Do they ever think about quitting?
“Only on Sunday when football’s on,” jokes Clark, who’s more often than not seen playing in a Raiders shirt.
“Kerry and I were always like, ‘We’re gonna get through this, there’s options, we’re gonna find a way,’” Clarke says.
“Even when we were starting,” McCoy says, “there were bands that were bands for ten years that were just getting to the part where we were at in a year, so you can’t take it for granted.”
Deafheaven still have far to travel in support of New Bermuda. They are opening for Lamb of God and Anthrax on their upcoming tour, their most anticipated yet. (In true Ozzfest style, they are getting a bus for once, whereas previously they’ve had vans.) Clarke says he’s practicing his “beer-dodging” skills for this tour. Yeah, there’ll be hecklers. But there’s something to be said for sticking to your own community and enriching that soil — and there’s also something to be said for wanting to break out and aspire to something bigger, to spread your gospel elsewhere. I listen to metal because it actively lacks commercial appeal and intimidates people; Deafheaven don’t threaten that at all. Rather, they allow people to join in the darkness, convince them that it’s for them too. And that’s why they’re the most fearless band going forth right now, and why I’m proud to call then just a f**king metal band.

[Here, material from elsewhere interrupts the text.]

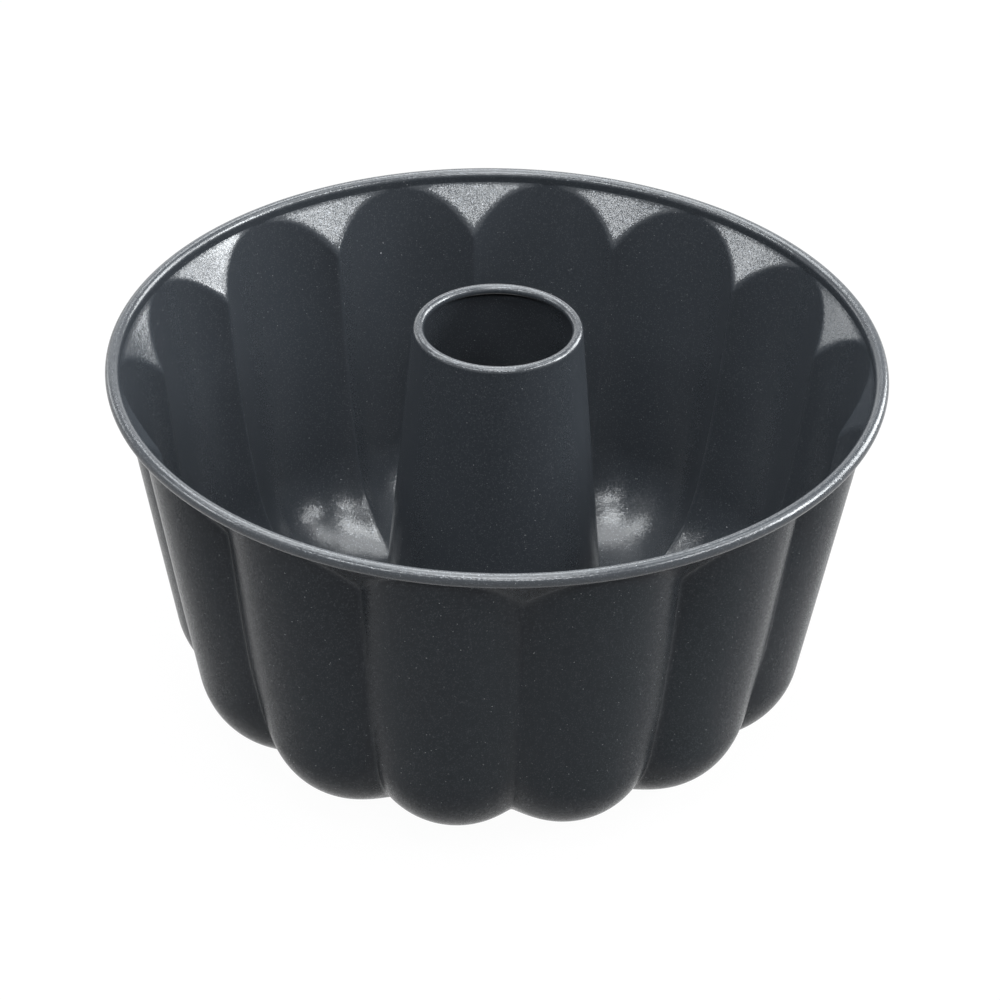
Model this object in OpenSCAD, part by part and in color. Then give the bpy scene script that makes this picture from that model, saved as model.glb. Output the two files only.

“It’s not about turning the genre on its head, but giving it a little breathing room and adjusting slightly,” Clarke says backstage in Dallas, in the midst of nearly deafening chatter. “For me it’s more just bending things, it’s stretching. Taking an idea and manipulating it, that’s all we’ve ever done. I do feel we have our identity and our own way of writing songs, but I don’t think we’re deconstructing and rearranging. We’re more creating our own vibe, our own element.” They shouldn’t tread lightly, so they don’t.